Para além do que aconteceria ali naquele palco, falamos da vida, dos filhos, de Copacabana, do Rio de Janeiro, dos anos 80, do rock progressivo que eu não consigo ouvir e que ele tão elegantemente respondeu?

“Claro, eu entendo.”

Ritchie estava muito feliz. Ao lado de amigos, de músicos que ele tanto admira, ele passearia pela obra de um dos caras que ele mais gosta – “Cantar essa obra é algo maravilhoso, me senti honrado quando fui convidado. É um prazer estar do lado desses caras, para participar de algo assim, tão bonito”.

Sem perceber, eu já estava ali há quase uma hora. Naquele momento mágico, me senti como se estivesse falando com um velho amigo de outras épocas, cheio de histórias e vidas para contar. Todavia, deu a hora, nos despedimos com um abraço, fui para a platéia e finalmente, vi o show.

Tava na hora de ter certeza…

A certeza óbvia definitiva e a falha retumbante

A frente do timaço de músicos que formam o Black Tie, Ritchie passeou pela obra de Simon a bordo de sons como The boy in the bubble (1986) The sound of silence (1964) Old friends (1968) Bookends (1968) Mrs.
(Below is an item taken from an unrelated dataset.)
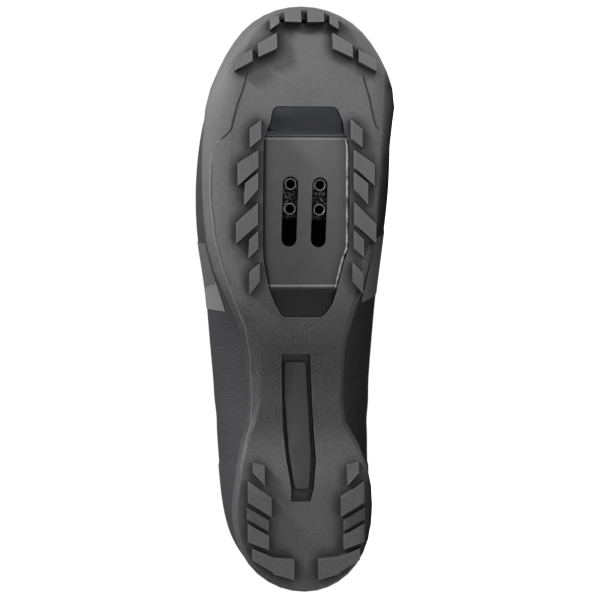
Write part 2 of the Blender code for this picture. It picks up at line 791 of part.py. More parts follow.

Robinson (1968) e The boxer (1970) com a mesma classe, a mesma elegância e com a mesma beleza do sorriso que tinha no rosto quando me convidou para conversar.

Me emocionei.

Confesso que não sei se estive em 100% concentrado na cobertura do que ali foi proposto e executado lindamente pelo Black Tie.

Meus olhos, percepções e coração estavam todos voltados para Ritchie, o cantor da minha imberbe adolescência, onipresente em todos os minutos dos anos 80, astro, superstar que foi mesmo não querendo ter sido.

Falei em certezas, na hora que me preparei para ver o show e ao término, saí com uma inexorável:

Na tentativa de odiar Ritchie, falhei de maneira épica!